GIVEN DATA:
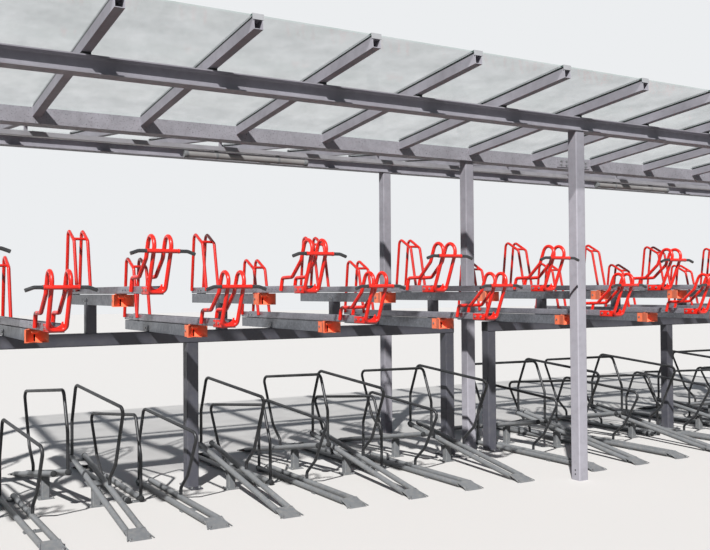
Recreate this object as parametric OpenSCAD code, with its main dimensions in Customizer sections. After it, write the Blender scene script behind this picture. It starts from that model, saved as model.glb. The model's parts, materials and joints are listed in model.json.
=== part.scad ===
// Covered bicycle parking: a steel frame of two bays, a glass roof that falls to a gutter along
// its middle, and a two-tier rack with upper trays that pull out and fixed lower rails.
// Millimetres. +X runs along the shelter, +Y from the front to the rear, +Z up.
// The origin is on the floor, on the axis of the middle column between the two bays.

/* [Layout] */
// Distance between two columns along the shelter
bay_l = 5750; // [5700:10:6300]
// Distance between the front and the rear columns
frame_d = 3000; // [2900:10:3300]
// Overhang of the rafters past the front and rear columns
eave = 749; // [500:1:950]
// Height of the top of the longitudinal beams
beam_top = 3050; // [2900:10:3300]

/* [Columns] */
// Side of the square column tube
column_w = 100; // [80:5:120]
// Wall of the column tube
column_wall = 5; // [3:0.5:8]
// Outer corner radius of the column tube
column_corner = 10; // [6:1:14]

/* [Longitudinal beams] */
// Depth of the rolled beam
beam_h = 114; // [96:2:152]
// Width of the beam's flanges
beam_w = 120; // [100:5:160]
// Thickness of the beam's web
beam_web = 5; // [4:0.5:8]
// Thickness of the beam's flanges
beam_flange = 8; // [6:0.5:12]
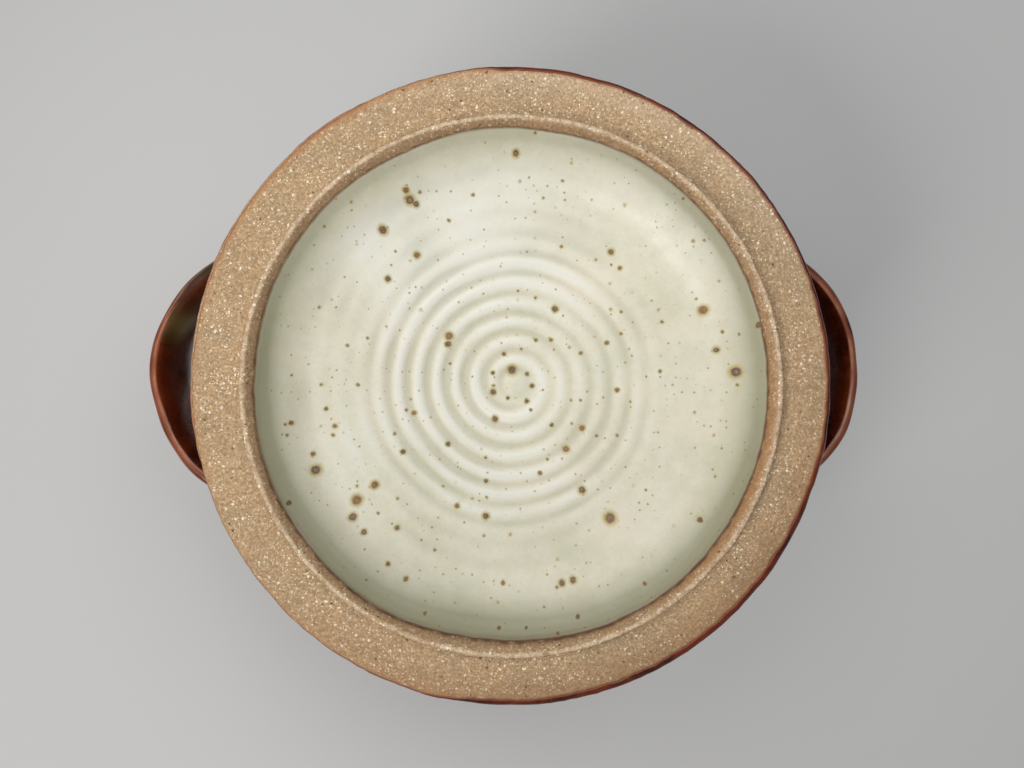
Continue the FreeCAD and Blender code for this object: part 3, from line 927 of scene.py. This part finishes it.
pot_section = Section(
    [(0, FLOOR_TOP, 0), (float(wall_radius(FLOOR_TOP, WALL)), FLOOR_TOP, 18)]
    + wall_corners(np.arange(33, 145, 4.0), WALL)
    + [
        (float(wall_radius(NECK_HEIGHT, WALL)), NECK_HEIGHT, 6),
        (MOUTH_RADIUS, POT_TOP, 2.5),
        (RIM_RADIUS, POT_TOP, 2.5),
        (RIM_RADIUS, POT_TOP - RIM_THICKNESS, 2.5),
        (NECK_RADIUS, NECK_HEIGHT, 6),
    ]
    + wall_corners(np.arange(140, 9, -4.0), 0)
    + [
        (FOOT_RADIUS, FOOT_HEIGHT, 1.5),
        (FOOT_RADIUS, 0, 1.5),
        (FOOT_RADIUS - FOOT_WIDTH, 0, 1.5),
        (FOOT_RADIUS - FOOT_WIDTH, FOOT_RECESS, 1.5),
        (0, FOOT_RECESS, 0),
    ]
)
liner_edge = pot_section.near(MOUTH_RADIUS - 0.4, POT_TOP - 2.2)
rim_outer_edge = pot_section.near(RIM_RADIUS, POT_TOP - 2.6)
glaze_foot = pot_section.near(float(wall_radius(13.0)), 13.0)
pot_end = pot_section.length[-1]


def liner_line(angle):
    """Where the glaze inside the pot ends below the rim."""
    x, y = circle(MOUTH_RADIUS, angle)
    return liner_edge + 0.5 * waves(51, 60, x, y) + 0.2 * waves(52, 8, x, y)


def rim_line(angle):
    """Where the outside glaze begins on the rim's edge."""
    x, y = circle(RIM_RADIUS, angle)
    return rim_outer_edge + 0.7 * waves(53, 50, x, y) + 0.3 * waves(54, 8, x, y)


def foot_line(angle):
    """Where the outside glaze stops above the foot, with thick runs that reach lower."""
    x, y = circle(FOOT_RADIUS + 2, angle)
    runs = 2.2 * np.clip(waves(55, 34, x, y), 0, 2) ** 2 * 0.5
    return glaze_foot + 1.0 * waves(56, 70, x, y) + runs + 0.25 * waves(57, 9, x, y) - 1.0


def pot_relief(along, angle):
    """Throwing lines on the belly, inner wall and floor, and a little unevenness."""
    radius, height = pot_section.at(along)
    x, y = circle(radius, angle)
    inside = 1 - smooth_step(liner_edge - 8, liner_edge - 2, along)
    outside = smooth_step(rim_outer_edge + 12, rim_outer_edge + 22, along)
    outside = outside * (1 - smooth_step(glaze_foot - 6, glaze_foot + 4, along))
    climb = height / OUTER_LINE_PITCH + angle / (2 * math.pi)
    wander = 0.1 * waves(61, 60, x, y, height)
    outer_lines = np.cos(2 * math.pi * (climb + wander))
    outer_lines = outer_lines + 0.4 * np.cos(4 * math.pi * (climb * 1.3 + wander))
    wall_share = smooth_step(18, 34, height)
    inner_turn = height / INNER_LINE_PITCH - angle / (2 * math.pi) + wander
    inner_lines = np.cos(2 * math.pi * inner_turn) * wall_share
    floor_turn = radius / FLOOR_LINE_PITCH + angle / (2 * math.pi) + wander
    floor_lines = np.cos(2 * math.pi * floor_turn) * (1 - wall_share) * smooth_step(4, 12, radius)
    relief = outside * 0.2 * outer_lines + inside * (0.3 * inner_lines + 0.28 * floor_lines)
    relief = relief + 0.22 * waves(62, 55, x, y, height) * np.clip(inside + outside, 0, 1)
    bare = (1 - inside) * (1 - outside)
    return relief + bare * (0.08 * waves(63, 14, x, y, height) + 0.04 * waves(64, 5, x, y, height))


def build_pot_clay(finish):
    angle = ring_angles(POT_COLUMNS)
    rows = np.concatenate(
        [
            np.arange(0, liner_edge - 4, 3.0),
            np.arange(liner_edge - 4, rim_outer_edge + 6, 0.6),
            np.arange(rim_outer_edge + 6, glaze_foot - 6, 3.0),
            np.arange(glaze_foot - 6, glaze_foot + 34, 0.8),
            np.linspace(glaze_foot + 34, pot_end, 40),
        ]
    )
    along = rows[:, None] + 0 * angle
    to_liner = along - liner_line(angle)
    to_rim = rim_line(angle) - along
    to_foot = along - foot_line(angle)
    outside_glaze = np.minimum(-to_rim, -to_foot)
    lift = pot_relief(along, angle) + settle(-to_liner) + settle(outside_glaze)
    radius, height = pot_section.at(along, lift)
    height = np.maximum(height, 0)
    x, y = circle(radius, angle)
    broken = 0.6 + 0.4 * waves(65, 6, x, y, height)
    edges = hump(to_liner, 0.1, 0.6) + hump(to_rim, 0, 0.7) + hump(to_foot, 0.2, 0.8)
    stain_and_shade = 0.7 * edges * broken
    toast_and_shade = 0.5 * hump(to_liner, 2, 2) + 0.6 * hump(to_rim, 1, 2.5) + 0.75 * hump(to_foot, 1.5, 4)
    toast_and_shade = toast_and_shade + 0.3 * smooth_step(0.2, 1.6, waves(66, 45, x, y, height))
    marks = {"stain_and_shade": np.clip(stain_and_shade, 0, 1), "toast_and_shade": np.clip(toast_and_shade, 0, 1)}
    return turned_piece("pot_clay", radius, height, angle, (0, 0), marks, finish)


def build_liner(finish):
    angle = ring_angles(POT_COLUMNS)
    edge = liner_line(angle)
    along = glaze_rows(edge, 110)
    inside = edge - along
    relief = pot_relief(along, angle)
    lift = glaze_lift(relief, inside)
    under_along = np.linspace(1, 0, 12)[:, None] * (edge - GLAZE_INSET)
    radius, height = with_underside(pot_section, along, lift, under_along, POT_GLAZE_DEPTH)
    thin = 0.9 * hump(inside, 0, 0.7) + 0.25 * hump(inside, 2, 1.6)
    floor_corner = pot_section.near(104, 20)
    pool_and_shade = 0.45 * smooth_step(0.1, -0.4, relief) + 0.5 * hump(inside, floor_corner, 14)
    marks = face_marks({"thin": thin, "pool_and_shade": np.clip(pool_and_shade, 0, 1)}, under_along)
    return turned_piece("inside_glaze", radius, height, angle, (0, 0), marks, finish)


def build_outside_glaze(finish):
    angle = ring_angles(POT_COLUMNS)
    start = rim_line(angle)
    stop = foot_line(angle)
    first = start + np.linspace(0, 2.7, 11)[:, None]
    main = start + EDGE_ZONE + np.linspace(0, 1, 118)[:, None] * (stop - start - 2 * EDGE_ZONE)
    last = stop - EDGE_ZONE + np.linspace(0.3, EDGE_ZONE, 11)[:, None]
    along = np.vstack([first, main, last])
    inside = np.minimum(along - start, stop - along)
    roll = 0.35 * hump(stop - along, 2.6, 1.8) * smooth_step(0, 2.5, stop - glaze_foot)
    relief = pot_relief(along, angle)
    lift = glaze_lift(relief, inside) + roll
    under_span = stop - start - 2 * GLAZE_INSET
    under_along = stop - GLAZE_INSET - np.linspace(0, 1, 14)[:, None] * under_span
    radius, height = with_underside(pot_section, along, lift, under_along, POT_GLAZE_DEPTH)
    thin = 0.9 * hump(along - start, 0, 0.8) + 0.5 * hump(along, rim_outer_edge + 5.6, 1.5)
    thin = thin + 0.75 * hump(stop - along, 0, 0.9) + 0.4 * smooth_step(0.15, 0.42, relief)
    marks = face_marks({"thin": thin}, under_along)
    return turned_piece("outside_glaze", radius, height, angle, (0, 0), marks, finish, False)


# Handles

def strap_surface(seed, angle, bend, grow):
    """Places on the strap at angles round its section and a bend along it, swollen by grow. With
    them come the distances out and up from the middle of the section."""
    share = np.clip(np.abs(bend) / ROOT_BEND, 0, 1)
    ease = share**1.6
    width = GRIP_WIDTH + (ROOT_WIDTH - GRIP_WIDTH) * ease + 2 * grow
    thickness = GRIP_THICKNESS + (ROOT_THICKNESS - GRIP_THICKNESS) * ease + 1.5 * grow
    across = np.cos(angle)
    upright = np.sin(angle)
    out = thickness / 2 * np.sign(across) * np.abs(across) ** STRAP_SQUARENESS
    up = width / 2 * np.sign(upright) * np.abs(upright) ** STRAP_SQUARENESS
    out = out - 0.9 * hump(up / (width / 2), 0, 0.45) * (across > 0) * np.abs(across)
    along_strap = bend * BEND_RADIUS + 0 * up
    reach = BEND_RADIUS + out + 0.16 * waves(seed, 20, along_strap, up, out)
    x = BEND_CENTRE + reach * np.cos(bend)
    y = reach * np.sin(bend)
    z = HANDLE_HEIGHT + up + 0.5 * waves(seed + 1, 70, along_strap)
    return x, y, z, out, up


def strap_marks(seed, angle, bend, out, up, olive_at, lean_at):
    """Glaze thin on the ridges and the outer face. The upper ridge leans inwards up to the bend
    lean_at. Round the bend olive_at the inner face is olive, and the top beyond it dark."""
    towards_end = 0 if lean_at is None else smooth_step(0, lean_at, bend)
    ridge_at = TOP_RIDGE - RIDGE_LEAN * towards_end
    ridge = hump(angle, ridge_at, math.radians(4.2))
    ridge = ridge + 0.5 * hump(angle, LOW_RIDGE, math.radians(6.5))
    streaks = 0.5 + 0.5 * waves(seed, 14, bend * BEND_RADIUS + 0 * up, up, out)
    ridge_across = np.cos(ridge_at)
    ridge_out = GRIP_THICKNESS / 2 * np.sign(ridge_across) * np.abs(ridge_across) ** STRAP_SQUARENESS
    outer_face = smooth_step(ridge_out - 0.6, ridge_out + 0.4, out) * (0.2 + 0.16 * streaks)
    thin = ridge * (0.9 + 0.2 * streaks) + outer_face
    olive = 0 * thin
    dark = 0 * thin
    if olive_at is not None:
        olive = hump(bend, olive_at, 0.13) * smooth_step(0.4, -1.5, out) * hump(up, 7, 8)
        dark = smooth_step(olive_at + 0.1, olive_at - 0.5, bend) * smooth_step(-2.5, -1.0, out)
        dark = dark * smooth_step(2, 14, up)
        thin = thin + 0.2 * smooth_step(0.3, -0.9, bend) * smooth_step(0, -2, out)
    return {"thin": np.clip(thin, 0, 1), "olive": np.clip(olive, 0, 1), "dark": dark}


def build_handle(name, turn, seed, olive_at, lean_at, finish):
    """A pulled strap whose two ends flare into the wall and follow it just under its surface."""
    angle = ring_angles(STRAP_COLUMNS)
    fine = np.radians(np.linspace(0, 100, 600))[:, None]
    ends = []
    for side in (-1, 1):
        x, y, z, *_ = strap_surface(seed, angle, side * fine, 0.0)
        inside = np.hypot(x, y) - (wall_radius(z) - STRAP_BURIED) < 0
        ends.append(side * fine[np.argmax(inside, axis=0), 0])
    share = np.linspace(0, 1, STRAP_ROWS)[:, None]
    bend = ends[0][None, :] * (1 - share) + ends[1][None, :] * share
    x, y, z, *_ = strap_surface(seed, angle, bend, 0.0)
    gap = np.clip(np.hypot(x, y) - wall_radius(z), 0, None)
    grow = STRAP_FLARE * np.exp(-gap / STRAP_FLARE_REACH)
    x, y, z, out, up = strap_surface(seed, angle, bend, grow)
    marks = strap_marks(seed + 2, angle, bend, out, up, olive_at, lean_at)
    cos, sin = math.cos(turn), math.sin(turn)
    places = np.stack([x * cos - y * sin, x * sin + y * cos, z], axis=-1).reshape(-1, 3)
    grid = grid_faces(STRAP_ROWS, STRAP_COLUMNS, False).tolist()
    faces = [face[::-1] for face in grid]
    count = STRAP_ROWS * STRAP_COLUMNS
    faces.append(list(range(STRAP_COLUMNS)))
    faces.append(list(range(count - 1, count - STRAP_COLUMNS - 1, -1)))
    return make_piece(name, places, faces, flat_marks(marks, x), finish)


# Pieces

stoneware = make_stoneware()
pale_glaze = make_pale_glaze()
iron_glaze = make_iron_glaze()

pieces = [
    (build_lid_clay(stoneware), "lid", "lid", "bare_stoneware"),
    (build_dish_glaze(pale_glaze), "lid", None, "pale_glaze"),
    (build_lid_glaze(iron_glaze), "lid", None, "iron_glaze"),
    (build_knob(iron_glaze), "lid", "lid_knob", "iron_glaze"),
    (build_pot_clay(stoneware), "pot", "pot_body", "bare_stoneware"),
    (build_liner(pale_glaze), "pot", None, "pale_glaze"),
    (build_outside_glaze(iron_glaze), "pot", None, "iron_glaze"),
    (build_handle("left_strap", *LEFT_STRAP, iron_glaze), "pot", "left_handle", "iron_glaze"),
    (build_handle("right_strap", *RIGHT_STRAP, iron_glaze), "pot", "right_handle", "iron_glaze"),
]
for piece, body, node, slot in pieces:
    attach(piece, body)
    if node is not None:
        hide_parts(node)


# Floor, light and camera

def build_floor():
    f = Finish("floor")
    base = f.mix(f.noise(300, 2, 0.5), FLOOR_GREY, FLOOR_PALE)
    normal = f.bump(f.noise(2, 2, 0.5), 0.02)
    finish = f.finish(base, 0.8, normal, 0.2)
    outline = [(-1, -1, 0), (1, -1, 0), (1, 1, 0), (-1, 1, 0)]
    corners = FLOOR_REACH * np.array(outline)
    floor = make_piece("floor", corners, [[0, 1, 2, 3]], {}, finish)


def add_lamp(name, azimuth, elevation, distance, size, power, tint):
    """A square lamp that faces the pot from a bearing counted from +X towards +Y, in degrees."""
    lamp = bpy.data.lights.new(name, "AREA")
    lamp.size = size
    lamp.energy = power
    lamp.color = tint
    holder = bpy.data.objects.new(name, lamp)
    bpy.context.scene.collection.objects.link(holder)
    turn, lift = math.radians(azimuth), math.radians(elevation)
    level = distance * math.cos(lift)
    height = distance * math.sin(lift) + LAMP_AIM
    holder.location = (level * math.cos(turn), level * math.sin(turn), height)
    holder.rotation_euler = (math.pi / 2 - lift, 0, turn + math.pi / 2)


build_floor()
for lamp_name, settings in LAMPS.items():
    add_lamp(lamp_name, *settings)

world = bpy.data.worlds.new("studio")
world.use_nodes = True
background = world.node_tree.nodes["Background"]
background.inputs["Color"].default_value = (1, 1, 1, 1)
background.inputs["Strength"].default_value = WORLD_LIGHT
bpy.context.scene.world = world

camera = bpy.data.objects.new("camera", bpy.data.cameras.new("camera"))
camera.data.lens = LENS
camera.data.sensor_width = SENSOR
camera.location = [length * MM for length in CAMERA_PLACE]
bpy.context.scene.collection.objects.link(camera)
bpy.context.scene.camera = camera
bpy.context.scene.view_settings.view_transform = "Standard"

EXERCISE: Exactly as they stand, set down the lines from the top of the data through the line with "beam_flange = 8; // [6:0.5:12]".

ANSWER TO THE EXERCISE:
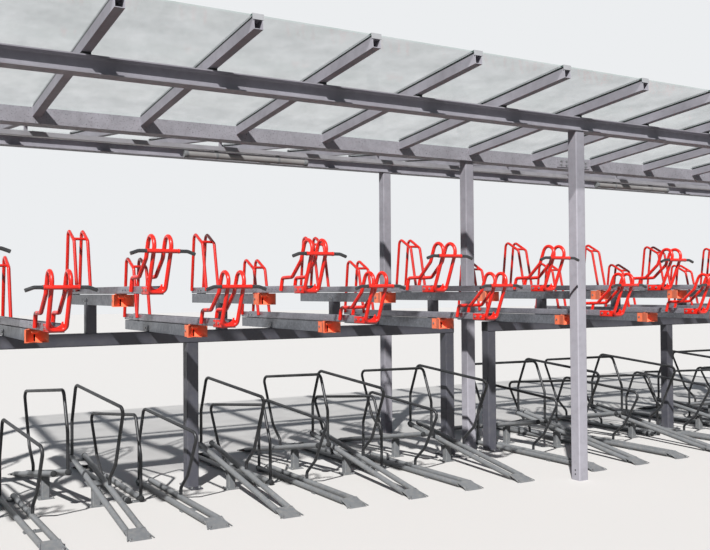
Recreate this object as parametric OpenSCAD code, with its main dimensions in Customizer sections. After it, write the Blender scene script behind this picture. It starts from that model, saved as model.glb. The model's parts, materials and joints are listed in model.json.
=== part.scad ===
// Covered bicycle parking: a steel frame of two bays, a glass roof that falls to a gutter along
// its middle, and a two-tier rack with upper trays that pull out and fixed lower rails.
// Millimetres. +X runs along the shelter, +Y from the front to the rear, +Z up.
// The origin is on the floor, on the axis of the middle column between the two bays.

/* [Layout] */
// Distance between two columns along the shelter
bay_l = 5750; // [5700:10:6300]
// Distance between the front and the rear columns
frame_d = 3000; // [2900:10:3300]
// Overhang of the rafters past the front and rear columns
eave = 749; // [500:1:950]
// Height of the top of the longitudinal beams
beam_top = 3050; // [2900:10:3300]

/* [Columns] */
// Side of the square column tube
column_w = 100; // [80:5:120]
// Wall of the column tube
column_wall = 5; // [3:0.5:8]
// Outer corner radius of the column tube
column_corner = 10; // [6:1:14]

/* [Longitudinal beams] */
// Depth of the rolled beam
beam_h = 114; // [96:2:152]
// Width of the beam's flanges
beam_w = 120; // [100:5:160]
// Thickness of the beam's web
beam_web = 5; // [4:0.5:8]
// Thickness of the beam's flanges
beam_flange = 8; // [6:0.5:12]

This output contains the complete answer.